Task requirements. Give all of the lines again exactly as they read.

Recorded information.
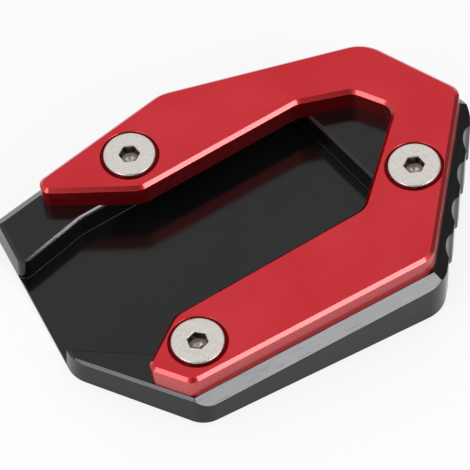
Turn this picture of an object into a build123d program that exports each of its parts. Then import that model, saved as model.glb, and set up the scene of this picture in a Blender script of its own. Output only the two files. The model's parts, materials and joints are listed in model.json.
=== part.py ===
from build123d import *
import math
import os

# Kickstand foot enlarger: a pitched black base with a pocket for the stand's foot, a red
# U-shaped plate that traps the foot in the pocket, and three countersunk socket screws.
# Sizes are in millimetres and angles in degrees. Plan sizes are taken from a datum in the
# pocket, with X running from the pocket's open end to its closed end and Y to the far side.

# The top of the base, called the land, is pitched against the flat underside
PITCH = 4.0
LAND_HEIGHT = 10.0

# Sides of the land: the direction that each one faces, and its distance from the datum
OPEN_END_ANGLE = 172.5
OPEN_END_REACH = 43.2
BACK_LEFT_ANGLE = 97.9
BACK_LEFT_REACH = 41.5
BACK_ANGLE = 72.2
BACK_REACH = 43.05
BACK_RIGHT_ANGLE = 23.6
BACK_RIGHT_REACH = 59.75
RIGHT_ANGLE = -41.6
RIGHT_REACH = 43.95
FRONT_ANGLE = -92.35
FRONT_REACH = 28.42
FRONT_LEFT_ANGLE = -146.4
FRONT_LEFT_REACH = 38.68

# Upright corners of the base, each named after the two sides that it joins
FRONT_LEFT_TO_OPEN_R = 7.5
OPEN_TO_BACK_LEFT_R = 2.0
BACK_LEFT_TO_BACK_R = 10.0
BACK_TO_BACK_RIGHT_R = 10.0
BACK_RIGHT_TO_RIGHT_R = 9.5
RIGHT_TO_FRONT_R = 8.0
FRONT_TO_FRONT_LEFT_R = 6.0

# Edge of the land: a broad bevel on five sides and a small chamfer on the other two
BEVEL_WIDTH = 2.65
BEVEL_DROP = 2.4
EDGE_CHAMFER = 0.65

# Grip bays cut down the right side; they stand a little back from its middle
BAY_COUNT = 4
BAY_PITCH = 9.85
BAY_RADIUS = 5.6
BAY_DEPTH = 1.15
BAY_OFFSET = 0.45

# Pocket for the stand's foot, with its walls given as the land's sides are
POCKET_DEPTH = 6.2
POCKET_RIM_CHAMFER = 0.7
POCKET_BACK_FLARE_ANGLE = 101.4
POCKET_BACK_FLARE_REACH = 31.7
POCKET_BACK_ANGLE = 90.0
POCKET_BACK_REACH = 27.5
POCKET_CLOSED_END_ANGLE = 5.9
POCKET_CLOSED_END_REACH = 35.1
POCKET_FRONT_ANGLE = -90.0
POCKET_FRONT_REACH = 14.8
POCKET_FRONT_FLARE_ANGLE = -128.2
POCKET_FRONT_FLARE_REACH = 27.7
POCKET_FLARE_R = 10.0
POCKET_CORNER_R = 3.5
MOUTH_BACK_R = 1.8

# Clamp plate: its outer sides are the land's, and these are the rest of its U
PLATE_THICKNESS = 6.0
PLATE_CHAMFER = 0.85
ARM_TIP_ANGLE = 160.0
ARM_TIP_REACH = 39.0
ARM_TIP_WIDTH = 3.48
FRONT_ARM_END_ANGLE = 124.1
FRONT_ARM_END_REACH = 4.2
FRONT_ARM_INNER_ANGLE = 90.0
FRONT_ARM_INNER_REACH = -9.9
BEND_RIGHT_ANGLE = 132.4
BEND_RIGHT_REACH = -25.65
BEND_TOP_ANGLE = -149.3
BEND_TOP_REACH = -45.95
BACK_ARM_SHOULDER_ANGLE = -111.2
BACK_ARM_SHOULDER_REACH = -32.25
BACK_ARM_INNER_ANGLE = -90.0
BACK_ARM_INNER_REACH = -22.6
BACK_ARM_SLANT_ANGLE = -123.3

# Upright corners of the clamp plate
ARM_TIP_R = 2.2
PLATE_BACK_LEFT_R = 8.0
PLATE_BACK_R = 9.0
PLATE_RIGHT_R = 3.5
PLATE_FRONT_R = 6.0
PLATE_FRONT_LEFT_R = 3.0
FRONT_ARM_END_R = 6.0
FRONT_INNER_R = 4.5
BEND_R = 3.5
SHOULDER_R = 4.5
BACK_INNER_R = 5.0
BACK_SLANT_R = 5.5

# Countersunk socket screws: their places in plan and the turn of each hexagon
SCREW_PLACES = {
    "clamp_screw_back": (-7.55, 31.89),
    "clamp_screw_right": (42.55, -7.21),
    "clamp_screw_front": (-21.7, -19.01),
}
SOCKET_TURN_BACK = 2.0
SOCKET_TURN_RIGHT = -27.3
SOCKET_TURN_FRONT = -27.3
SCREW_LENGTH = 12.0
SHANK_R = 3.0
SHANK_TIP_CHAMFER = 0.6
HEAD_R = 5.9
HEAD_RIM = 1.0
HEAD_EDGE_CHAMFER = 0.3
HEAD_PROUD = 0.6
SOCKET_ACROSS_FLATS = 4.0
SOCKET_DEPTH = 2.6
SOCKET_EDGE_CHAMFER = 0.25

# Fit of the screws in the plate and in the base
CLEARANCE_HOLE_R = 3.25
RECESS_GAP = 0.6
RECESS_EDGE_CHAMFER = 0.25
TAPPED_HOLE_GAP = 0.05
TAPPED_HOLE_DEPTH = 7.0

OPEN_END = (OPEN_END_ANGLE, OPEN_END_REACH)
BACK_LEFT = (BACK_LEFT_ANGLE, BACK_LEFT_REACH)
BACK = (BACK_ANGLE, BACK_REACH)
BACK_RIGHT = (BACK_RIGHT_ANGLE, BACK_RIGHT_REACH)
RIGHT = (RIGHT_ANGLE, RIGHT_REACH)
FRONT = (FRONT_ANGLE, FRONT_REACH)
FRONT_LEFT = (FRONT_LEFT_ANGLE, FRONT_LEFT_REACH)
POCKET_BACK_FLARE = (POCKET_BACK_FLARE_ANGLE, POCKET_BACK_FLARE_REACH)
ARM_TIP = (ARM_TIP_ANGLE, ARM_TIP_REACH)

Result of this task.
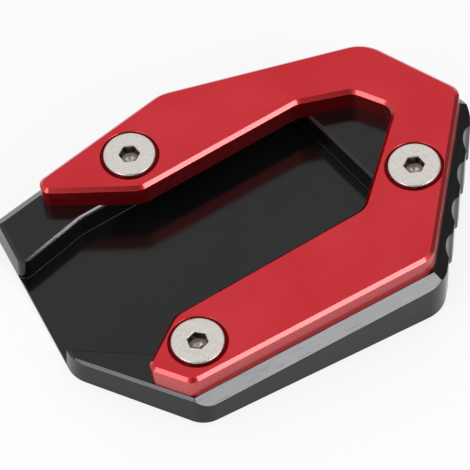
Turn this picture of an object into a build123d program that exports each of its parts. Then import that model, saved as model.glb, and set up the scene of this picture in a Blender script of its own. Output only the two files. The model's parts, materials and joints are listed in model.json.
=== part.py ===
from build123d import *
import math
import os

# Kickstand foot enlarger: a pitched black base with a pocket for the stand's foot, a red
# U-shaped plate that traps the foot in the pocket, and three countersunk socket screws.
# Sizes are in millimetres and angles in degrees. Plan sizes are taken from a datum in the
# pocket, with X running from the pocket's open end to its closed end and Y to the far side.

# The top of the base, called the land, is pitched against the flat underside
PITCH = 4.0
LAND_HEIGHT = 10.0

# Sides of the land: the direction that each one faces, and its distance from the datum
OPEN_END_ANGLE = 172.5
OPEN_END_REACH = 43.2
BACK_LEFT_ANGLE = 97.9
BACK_LEFT_REACH = 41.5
BACK_ANGLE = 72.2
BACK_REACH = 43.05
BACK_RIGHT_ANGLE = 23.6
BACK_RIGHT_REACH = 59.75
RIGHT_ANGLE = -41.6
RIGHT_REACH = 43.95
FRONT_ANGLE = -92.35
FRONT_REACH = 28.42
FRONT_LEFT_ANGLE = -146.4
FRONT_LEFT_REACH = 38.68

# Upright corners of the base, each named after the two sides that it joins
FRONT_LEFT_TO_OPEN_R = 7.5
OPEN_TO_BACK_LEFT_R = 2.0
BACK_LEFT_TO_BACK_R = 10.0
BACK_TO_BACK_RIGHT_R = 10.0
BACK_RIGHT_TO_RIGHT_R = 9.5
RIGHT_TO_FRONT_R = 8.0
FRONT_TO_FRONT_LEFT_R = 6.0

# Edge of the land: a broad bevel on five sides and a small chamfer on the other two
BEVEL_WIDTH = 2.65
BEVEL_DROP = 2.4
EDGE_CHAMFER = 0.65

# Grip bays cut down the right side; they stand a little back from its middle
BAY_COUNT = 4
BAY_PITCH = 9.85
BAY_RADIUS = 5.6
BAY_DEPTH = 1.15
BAY_OFFSET = 0.45

# Pocket for the stand's foot, with its walls given as the land's sides are
POCKET_DEPTH = 6.2
POCKET_RIM_CHAMFER = 0.7
POCKET_BACK_FLARE_ANGLE = 101.4
POCKET_BACK_FLARE_REACH = 31.7
POCKET_BACK_ANGLE = 90.0
POCKET_BACK_REACH = 27.5
POCKET_CLOSED_END_ANGLE = 5.9
POCKET_CLOSED_END_REACH = 35.1
POCKET_FRONT_ANGLE = -90.0
POCKET_FRONT_REACH = 14.8
POCKET_FRONT_FLARE_ANGLE = -128.2
POCKET_FRONT_FLARE_REACH = 27.7
POCKET_FLARE_R = 10.0
POCKET_CORNER_R = 3.5
MOUTH_BACK_R = 1.8

# Clamp plate: its outer sides are the land's, and these are the rest of its U
PLATE_THICKNESS = 6.0
PLATE_CHAMFER = 0.85
ARM_TIP_ANGLE = 160.0
ARM_TIP_REACH = 39.0
ARM_TIP_WIDTH = 3.48
FRONT_ARM_END_ANGLE = 124.1
FRONT_ARM_END_REACH = 4.2
FRONT_ARM_INNER_ANGLE = 90.0
FRONT_ARM_INNER_REACH = -9.9
BEND_RIGHT_ANGLE = 132.4
BEND_RIGHT_REACH = -25.65
BEND_TOP_ANGLE = -149.3
BEND_TOP_REACH = -45.95
BACK_ARM_SHOULDER_ANGLE = -111.2
BACK_ARM_SHOULDER_REACH = -32.25
BACK_ARM_INNER_ANGLE = -90.0
BACK_ARM_INNER_REACH = -22.6
BACK_ARM_SLANT_ANGLE = -123.3

# Upright corners of the clamp plate
ARM_TIP_R = 2.2
PLATE_BACK_LEFT_R = 8.0
PLATE_BACK_R = 9.0
PLATE_RIGHT_R = 3.5
PLATE_FRONT_R = 6.0
PLATE_FRONT_LEFT_R = 3.0
FRONT_ARM_END_R = 6.0
FRONT_INNER_R = 4.5
BEND_R = 3.5
SHOULDER_R = 4.5
BACK_INNER_R = 5.0
BACK_SLANT_R = 5.5

# Countersunk socket screws: their places in plan and the turn of each hexagon
SCREW_PLACES = {
    "clamp_screw_back": (-7.55, 31.89),
    "clamp_screw_right": (42.55, -7.21),
    "clamp_screw_front": (-21.7, -19.01),
}
SOCKET_TURN_BACK = 2.0
SOCKET_TURN_RIGHT = -27.3
SOCKET_TURN_FRONT = -27.3
SCREW_LENGTH = 12.0
SHANK_R = 3.0
SHANK_TIP_CHAMFER = 0.6
HEAD_R = 5.9
HEAD_RIM = 1.0
HEAD_EDGE_CHAMFER = 0.3
HEAD_PROUD = 0.6
SOCKET_ACROSS_FLATS = 4.0
SOCKET_DEPTH = 2.6
SOCKET_EDGE_CHAMFER = 0.25

# Fit of the screws in the plate and in the base
CLEARANCE_HOLE_R = 3.25
RECESS_GAP = 0.6
RECESS_EDGE_CHAMFER = 0.25
TAPPED_HOLE_GAP = 0.05
TAPPED_HOLE_DEPTH = 7.0

OPEN_END = (OPEN_END_ANGLE, OPEN_END_REACH)
BACK_LEFT = (BACK_LEFT_ANGLE, BACK_LEFT_REACH)
BACK = (BACK_ANGLE, BACK_REACH)
BACK_RIGHT = (BACK_RIGHT_ANGLE, BACK_RIGHT_REACH)
RIGHT = (RIGHT_ANGLE, RIGHT_REACH)
FRONT = (FRONT_ANGLE, FRONT_REACH)
FRONT_LEFT = (FRONT_LEFT_ANGLE, FRONT_LEFT_REACH)
POCKET_BACK_FLARE = (POCKET_BACK_FLARE_ANGLE, POCKET_BACK_FLARE_REACH)
ARM_TIP = (ARM_TIP_ANGLE, ARM_TIP_REACH)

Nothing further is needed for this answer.